While recruitment is important, retention is vital. The purpose of Inclusive Community Lunches is to learn more from each other and to build an inclusive learning environment within the department. Thus far, we have had three meetings, each filled with open minds and open hearts. I am learning a lot from my colleagues and together we are pushing ourselves out of our comfort zones to learn more about our impact on building an inclusive space. Our hope is that we can help professors and other peers see the importance of reaching out, learning more about each other, and supporting each individual on their journey.  

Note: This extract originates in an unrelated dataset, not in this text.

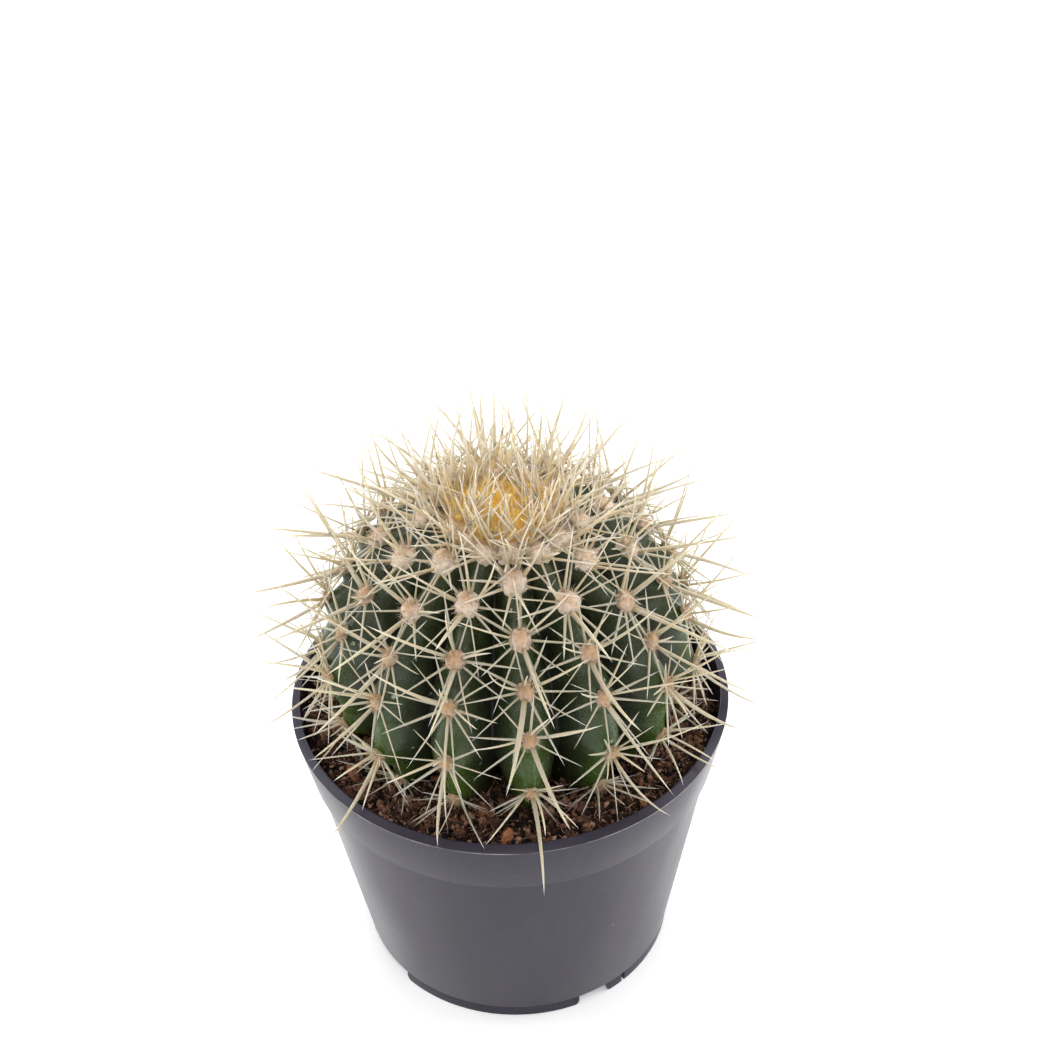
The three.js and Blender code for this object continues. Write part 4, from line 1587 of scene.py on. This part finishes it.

Outside of my concerted efforts on diversity, I am also the AWM vice president of our current student chapter. Along with my AWM officers, we have developed committees to incorporate the input of our members into our event planning. A consequence of that is the formation of several committees and collaborations with other student organizations in STEM fields. I am currently leading the Research Workshop Committee. Our goal is create a math positive environment within the department by encouraging students to talk with each other and faculty about their math projects and to begin to see each other as colleagues and collaborators in addition to peers. 
I am also an active volunteer in Nerd Squad and Math Circle, two programs that reach out to elementary-high school students in the area to introduce them to math concepts. All of my service to the community evidences my desire to build a rich learning environment that encourages curiosity, passion, and life-long learning.